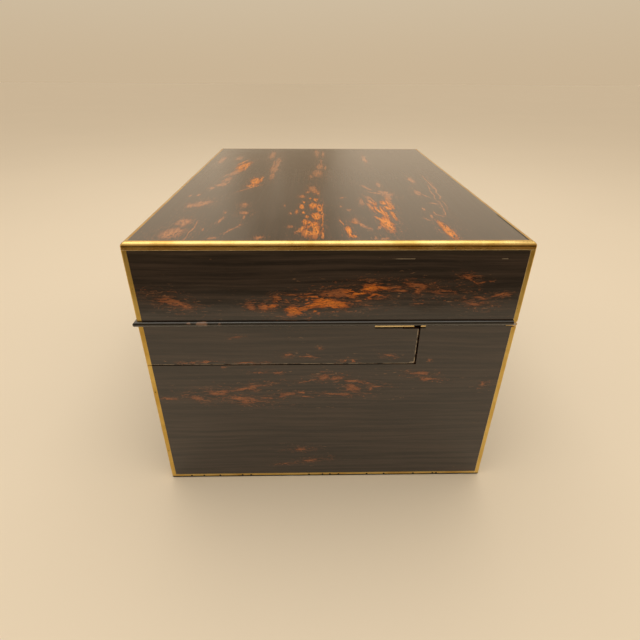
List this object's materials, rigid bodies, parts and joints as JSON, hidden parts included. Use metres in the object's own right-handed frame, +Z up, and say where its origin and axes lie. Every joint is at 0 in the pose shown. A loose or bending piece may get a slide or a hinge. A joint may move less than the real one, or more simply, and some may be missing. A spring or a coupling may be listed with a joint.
{
  "type": "jewellery casket",
  "caption": "Brass-edged veneered box with a back-hinged lid, swing-out side trays on centre hinges, fitted wells, a lock and a lower drawer with a ring pull.",
  "frame": {"origin": "centre of the footprint, on the surface that the casket stands on", "axes": "+X along the front to the right-hand end, -Y out of the front, +Z up"},
  "size_m": [0.3504, 0.2522, 0.2],
  "materials": {
    "coromandel_veneer": "french polished, high gloss, near-black brown with orange figure",
    "ebonised_wood": "ebonised and polished",
    "polished_brass": "polished, lightly toned with age",
    "hinge_brass": "satin, toned",
    "steel": "filed bright",
    "mahogany": "satin polish",
    "velvet": "short-pile silk velvet",
    "baize": "napped wool",
    "mirror_frame_leather": "fine-grained, blind tooled line",
    "lining_board": "velvet over board",
    "mirror_glass": "silvered, bevelled edge"
  },
  "bodies": {
    "base": {"base_baize": "baize", "base_bottom_panel": "mahogany", "base_foot_edging": "polished_brass", "base_front_wall": "coromandel_veneer", "base_back_wall": "coromandel_veneer", "base_right_wall": "coromandel_veneer", "base_left_wall": "coromandel_veneer", "base_corner_edging": "polished_brass", "drawer_guides": "mahogany", "dust_board": "mahogany", "rear_partitions": "mahogany", "centre_partitions": "mahogany", "compartment_linings": "velvet", "base_hinge_leaf": "hinge_brass", "base_hinge_screws": "hinge_brass", "lid_hinge_pin": "steel", "wing_pivot_plates": "hinge_brass", "lock_case": "hinge_brass", "lock_escutcheon": "polished_brass", "centre_ring_tray": "mahogany", "centre_ring_rolls": "velvet"},
    "lid": {"lid_front_wall": "coromandel_veneer", "lid_back_wall": "coromandel_veneer", "lid_left_wall": "coromandel_veneer", "lid_right_wall": "coromandel_veneer", "lid_top_panel": "coromandel_veneer", "lid_top_edging": "polished_brass", "lid_corner_edging": "polished_brass", "lid_bead_moulding": "ebonised_wood", "lid_hinge_leaf": "hinge_brass", "lid_hinge_screws": "hinge_brass", "lid_lining_pad": "lining_board", "lid_mirror_frame": "mirror_frame_leather", "lid_mirror_glass": "mirror_glass", "lock_link_plate": "hinge_brass"},
    "drawer": {"drawer_front": "coromandel_veneer", "drawer_box": "mahogany", "drawer_bottom": "mahogany", "drawer_lining": "velvet", "drawer_pull_plate": "polished_brass"},
    "drawer_pull": {"drawer_pull_ring": "polished_brass"},
    "lock_barrel": {"lock_barrel": "hinge_brass"},
    "right_lock_bolt": {"right_lock_bolt": "steel"},
    "left_lock_bolt": {"left_lock_bolt": "steel"},
    "right_wing": {"right_wing_front": "coromandel_veneer", "right_wing_side": "coromandel_veneer", "right_wing_inner_walls": "mahogany", "right_wing_floor": "mahogany", "right_wing_corner_edging": "polished_brass", "right_wing_pivot_leaves": "hinge_brass", "right_wing_lining": "velvet", "right_wing_ring_rolls": "velvet"},
    "left_wing": {"left_wing_front": "coromandel_veneer", "left_wing_side": "coromandel_veneer", "left_wing_inner_walls": "mahogany", "left_wing_floor": "mahogany", "left_wing_corner_edging": "polished_brass", "left_wing_pivot_leaves": "hinge_brass", "left_wing_lining": "velvet", "left_wing_ring_rolls": "velvet"}
  },
  "joints": [
    {"name": "lid_hinge", "type": "hinge", "parent": "base", "child": "lid", "pos_m": [0, 0.1245, 0.1428], "axis": [-1, 0, 0], "range_deg": [0, 95]},
    {"name": "right_wing_swing", "type": "hinge", "parent": "base", "child": "right_wing", "pos_m": [0.1696, 0.0536, 0.1111], "axis": [0, 0, 1], "range_deg": [0, 100]},
    {"name": "left_wing_swing", "type": "hinge", "parent": "base", "child": "left_wing", "pos_m": [-0.1696, 0.0536, 0.1111], "axis": [0, 0, -1], "range_deg": [0, 100]},
    {"name": "drawer_slide", "type": "slide", "parent": "base", "child": "drawer", "axis": [0, -1, 0], "range_m": [0, 0.15]},
    {"name": "drawer_pull_swing", "type": "hinge", "parent": "drawer", "child": "drawer_pull", "pos_m": [0, -0.1218, 0.038], "axis": [-1, 0, 0], "range_deg": [0, 85]},
    {"name": "lock_turn", "type": "hinge", "parent": "base", "child": "lock_barrel", "pos_m": [0, -0.1239, 0.1276], "axis": [0, 1, 0], "range_deg": [0, 90]},
    {"name": "right_bolt_slide", "type": "slide", "parent": "base", "child": "right_lock_bolt", "axis": [1, 0, 0], "range_m": [0, 0.005]},
    {"name": "left_bolt_slide", "type": "slide", "parent": "base", "child": "left_lock_bolt", "axis": [-1, 0, 0], "range_m": [0, 0.005]}
  ],
  "couplings": [
    {"joint": "lock_turn", "follows": "right_bolt_slide", "rad_per_m": 314},
    {"joint": "left_bolt_slide", "follows": "right_bolt_slide", "ratio": 1}
  ]
}
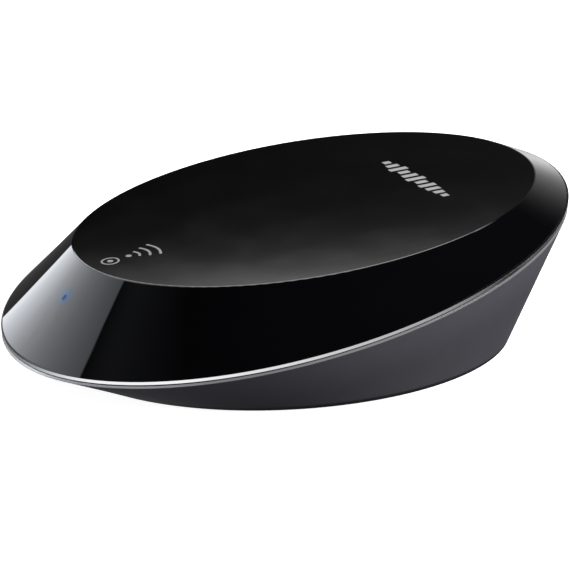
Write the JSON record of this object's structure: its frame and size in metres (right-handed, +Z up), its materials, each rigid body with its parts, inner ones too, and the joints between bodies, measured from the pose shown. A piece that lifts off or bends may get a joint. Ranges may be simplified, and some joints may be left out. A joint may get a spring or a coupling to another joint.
{
  "type": "wireless audio receiver",
  "caption": "Oval wedge-shaped desktop wireless audio receiver: glossy sloping top over a matte base, status light in front, power and audio sockets and a pairing button behind.",
  "frame": {"origin": "on the surface it stands on, under the middle of its outline", "axes": "+Z up; +Y towards the rear panel with the sockets and the button; +X to the right seen from the front"},
  "size_m": [0.0666, 0.08, 0.0228],
  "materials": {
    "gloss_cover": "polished black",
    "matte_case": "fine satin grey",
    "light_plastic": "clear, lit blue",
    "foot_rubber": "matte",
    "label_film": "satin silver, blank",
    "screw_steel": "zinc plated",
    "board": "green solder mask",
    "chip_black": "moulded epoxy",
    "tin_plate": "tinned",
    "ceramic_tan": "ceramic",
    "can_metal": "satin",
    "ferrite_grey": "sintered",
    "socket_steel": "nickel plated",
    "socket_plastic": "glass filled",
    "contact_gold": "gold flash",
    "button_plastic": "fine satin",
    "film_amber": "polyimide",
    "coil_copper": "copper",
    "led_body": "clear resin"
  },
  "bodies": {
    "case": {"top_cover": "gloss_cover", "bottom_case": "matte_case", "light_guide": "light_plastic", "rubber_feet": "foot_rubber", "rating_label": "label_film", "case_screws": "screw_steel", "main_board": "board", "status_led": "led_body", "radio_chip": "chip_black", "shield_frame": "tin_plate", "shield_lid": "tin_plate", "crystal": "can_metal", "memory_chip": "chip_black", "chip_antenna": "ceramic_tan", "audio_codec": "chip_black", "output_capacitors": "can_metal", "voltage_regulator": "chip_black", "power_inductor": "ferrite_grey", "supply_capacitors": "ceramic_tan", "chip_resistors": "chip_black", "usb_shell": "socket_steel", "usb_tongue": "socket_plastic", "usb_contacts": "contact_gold", "audio_jack_body": "socket_plastic", "audio_jack_terminals": "tin_plate", "switch_body": "socket_plastic", "switch_bracket": "tin_plate", "nfc_film": "film_amber", "nfc_coil": "coil_copper", "nfc_ferrite": "ferrite_grey", "nfc_connector": "socket_plastic", "nfc_chip": "chip_black"},
    "button": {"pair_button": "button_plastic", "switch_plunger": "socket_plastic"}
  },
  "joints": [
    {"name": "pair_button_press", "type": "slide", "parent": "case", "child": "button", "axis": [0, -1, 0], "range_m": [0, 0.00035], "stiffness_N_per_m": 3000}
  ]
}
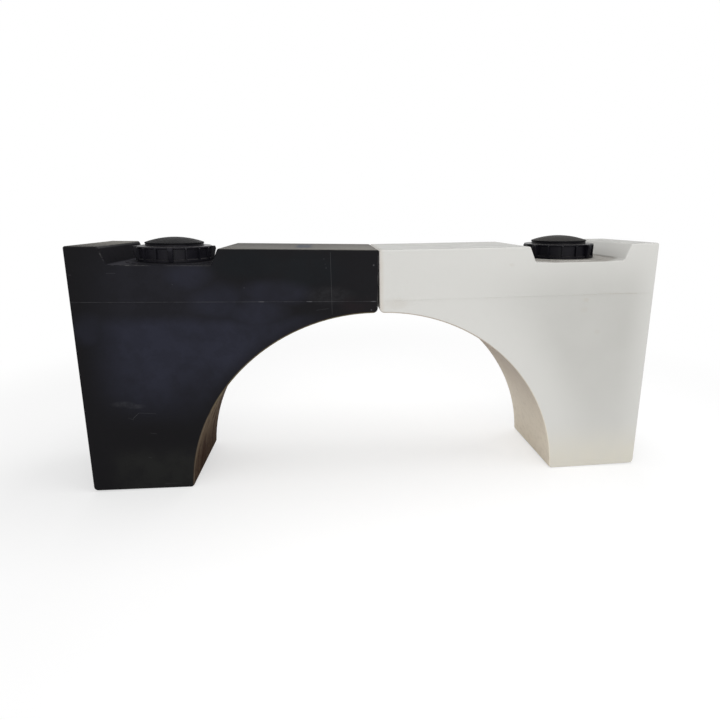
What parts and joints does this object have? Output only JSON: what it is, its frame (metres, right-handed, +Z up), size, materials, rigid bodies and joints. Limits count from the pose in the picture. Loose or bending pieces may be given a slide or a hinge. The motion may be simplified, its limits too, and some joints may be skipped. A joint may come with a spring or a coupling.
{
  "type": "water filled barrier",
  "caption": "Arched water filled barrier of two hollow moulded half-arch tanks standing crown to crown, each with a screwed vented filler lid and a drain plug.",
  "frame": {"origin": "on the ground, under the middle of the seam between the halves", "axes": "+X along the barrier from the black half to the white half, +Y towards its back face, +Z up"},
  "size_m": [1.4204, 0.236, 0.6212],
  "materials": {
    "black_polyethylene": "dull moulded polyethylene, dusty and scuffed",
    "white_polyethylene": "natural translucent polyethylene, slightly waxy",
    "lid_plastic": "semi-gloss black polypropylene",
    "dome_plastic": "semi-gloss black polypropylene",
    "screen_plastic": "matt black",
    "screw_steel": "plain stainless steel",
    "seal_rubber": "matt black rubber",
    "bush_plastic": "matt black polypropylene",
    "plug_plastic": "matt black polypropylene"
  },
  "bodies": {
    "black_half": {"black_tank": "black_polyethylene", "black_drain_bush": "bush_plastic"},
    "black_lid_lift": {"black_lid_gasket": "seal_rubber"},
    "black_lid": {"black_lid": "lid_plastic", "black_vent_dome": "dome_plastic", "black_vent_screen": "screen_plastic", "black_vent_screws": "screw_steel"},
    "black_plug_lift": {"black_drain_washer": "seal_rubber"},
    "black_plug": {"black_drain_plug": "plug_plastic"},
    "white_half": {"white_tank": "white_polyethylene", "white_drain_bush": "bush_plastic"},
    "white_lid_lift": {"white_lid_gasket": "seal_rubber"},
    "white_lid": {"white_lid": "lid_plastic", "white_vent_dome": "dome_plastic", "white_vent_screen": "screen_plastic", "white_vent_screws": "screw_steel"},
    "white_plug_lift": {"white_drain_washer": "seal_rubber"},
    "white_plug": {"white_drain_plug": "plug_plastic"}
  },
  "joints": [
    {"name": "halves_apart", "type": "slide", "parent": "black_half", "child": "white_half", "axis": [1, 0, 0], "range_m": [0, 0.3]},
    {"name": "black_lid_rise", "type": "slide", "parent": "black_half", "child": "black_lid_lift", "axis": [0.014, 0, 0.9999], "range_m": [0, 0.06401]},
    {"name": "black_lid_turn", "type": "hinge", "parent": "black_lid_lift", "child": "black_lid", "pos_m": [-0.49913, 0, 0.59335], "axis": [0.014, 0, 0.9999], "range_deg": [0, 2880]},
    {"name": "black_plug_out", "type": "slide", "parent": "black_half", "child": "black_plug_lift", "axis": [-0.9999, 0, 0.014], "range_m": [0, 0.03501]},
    {"name": "black_plug_turn", "type": "hinge", "parent": "black_plug_lift", "child": "black_plug", "pos_m": [-0.69361, 0, 0.05901], "axis": [-0.9999, 0, 0.014], "range_deg": [0, 2520]},
    {"name": "white_lid_rise", "type": "slide", "parent": "white_half", "child": "white_lid_lift", "axis": [-0.014, 0, 0.9999], "range_m": [0, 0.06401]},
    {"name": "white_lid_turn", "type": "hinge", "parent": "white_lid_lift", "child": "white_lid", "pos_m": [0.49913, 0, 0.59335], "axis": [-0.014, 0, 0.9999], "range_deg": [0, 2880]},
    {"name": "white_plug_out", "type": "slide", "parent": "white_half", "child": "white_plug_lift", "axis": [0.9999, 0, 0.014], "range_m": [0, 0.03501]},
    {"name": "white_plug_turn", "type": "hinge", "parent": "white_plug_lift", "child": "white_plug", "pos_m": [0.69361, 0, 0.05901], "axis": [0.9999, 0, 0.014], "range_deg": [0, 2520]}
  ],
  "couplings": [
    {"joint": "black_lid_rise", "follows": "black_lid_turn", "m_per_rad": 0.0012732},
    {"joint": "black_plug_out", "follows": "black_plug_turn", "m_per_rad": 0.00079577},
    {"joint": "white_lid_rise", "follows": "white_lid_turn", "m_per_rad": 0.0012732},
    {"joint": "white_plug_out", "follows": "white_plug_turn", "m_per_rad": 0.00079577}
  ]
}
────────────────────
Find the word "metres" in the entries, and copy every line it shows up in.

List this object's materials, rigid bodies, parts and joints as JSON, hidden parts included. Use metres in the object's own right-handed frame, +Z up, and say where its origin and axes lie. Every joint is at 0 in the pose shown. A loose or bending piece may get a slide or a hinge. A joint may move less than the real one, or more simply, and some may be missing. A spring or a coupling may be listed with a joint.
Write the JSON record of this object's structure: its frame and size in metres (right-handed, +Z up), its materials, each rigid body with its parts, inner ones too, and the joints between bodies, measured from the pose shown. A piece that lifts off or bends may get a joint. Ranges may be simplified, and some joints may be left out. A joint may get a spring or a coupling to another joint.
What parts and joints does this object have? Output only JSON: what it is, its frame (metres, right-handed, +Z up), size, materials, rigid bodies and joints. Limits count from the pose in the picture. Loose or bending pieces may be given a slide or a hinge. The motion may be simplified, its limits too, and some joints may be skipped. A joint may come with a spring or a coupling.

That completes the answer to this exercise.